51. lamentable: A Gallicism nearer to the French meaning of the word, ‘pitiful’.
52. Central Station: Corresponding to the station at Kinchasa, where, at the time of Conrad’s stay, Camille Delcommune (see note 57) was the company’s acting manager.
53. two-hundred-mile tramp: Marlow’s trek to the Central Station corresponds geographically to Conrad’s thirty-six-day overland journey with a caravan of thirty-one men from Matadi to Kinchasa between late June and early August 1890. Like Marlow, he was accompanied by a European companion (Prosper Harou), who fell ill and had to be carried by hammock.

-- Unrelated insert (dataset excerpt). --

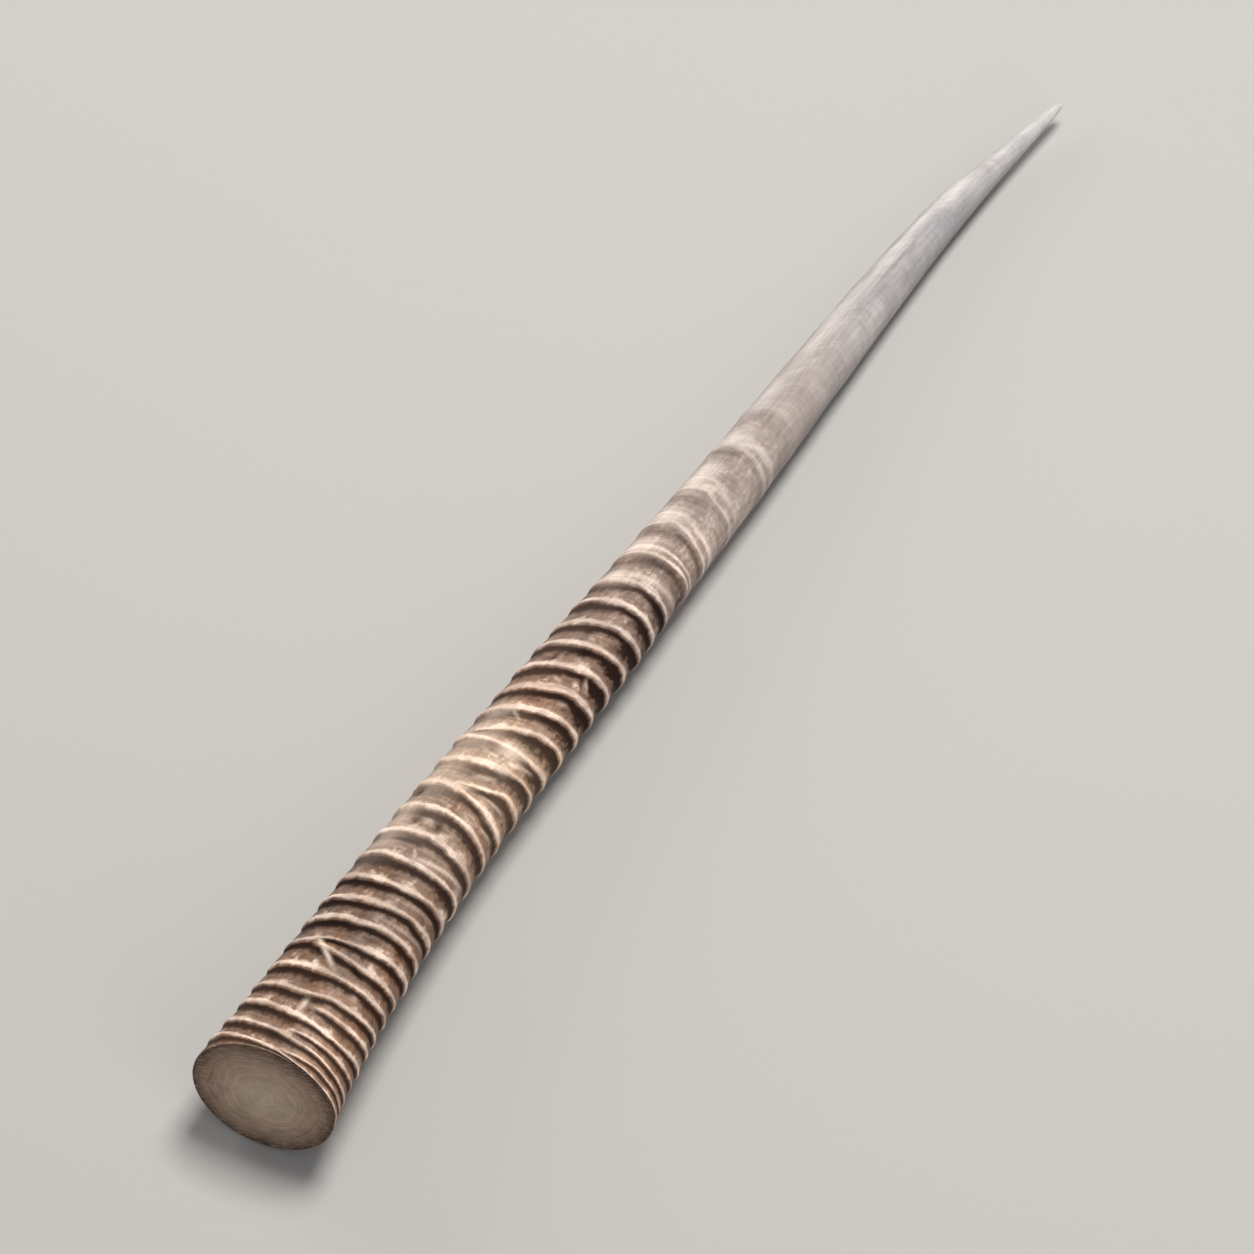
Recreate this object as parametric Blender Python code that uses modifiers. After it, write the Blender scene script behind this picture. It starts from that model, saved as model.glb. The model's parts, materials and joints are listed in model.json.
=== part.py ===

54. Deal: An English port and a popular resort on the Kent coast.
55. Zanzibaris: In the late nineteenth century, European expeditions in Africa regularly used natives from this East African island as porters, mercenaries and policemen.
56. I fancy I see it now: This cryptic piece of information about the wrecked ship may form part of a probable ‘covert plot’ that has involved The Manager of the Central Station in arranging for the wreck to occur in order to delay the relief of the Inner Station until Kurtz, his main rival for promotion, has become mortally ill. After the steamer has been wrecked, The Manager obstructs the repairs for three months by intercepting Marlow’s request for rivets. See Cedric Watts, The Deceptive Text: An Introduction to Covert Plots (Brighton: Harvester Press, 1984), pp. 119–20.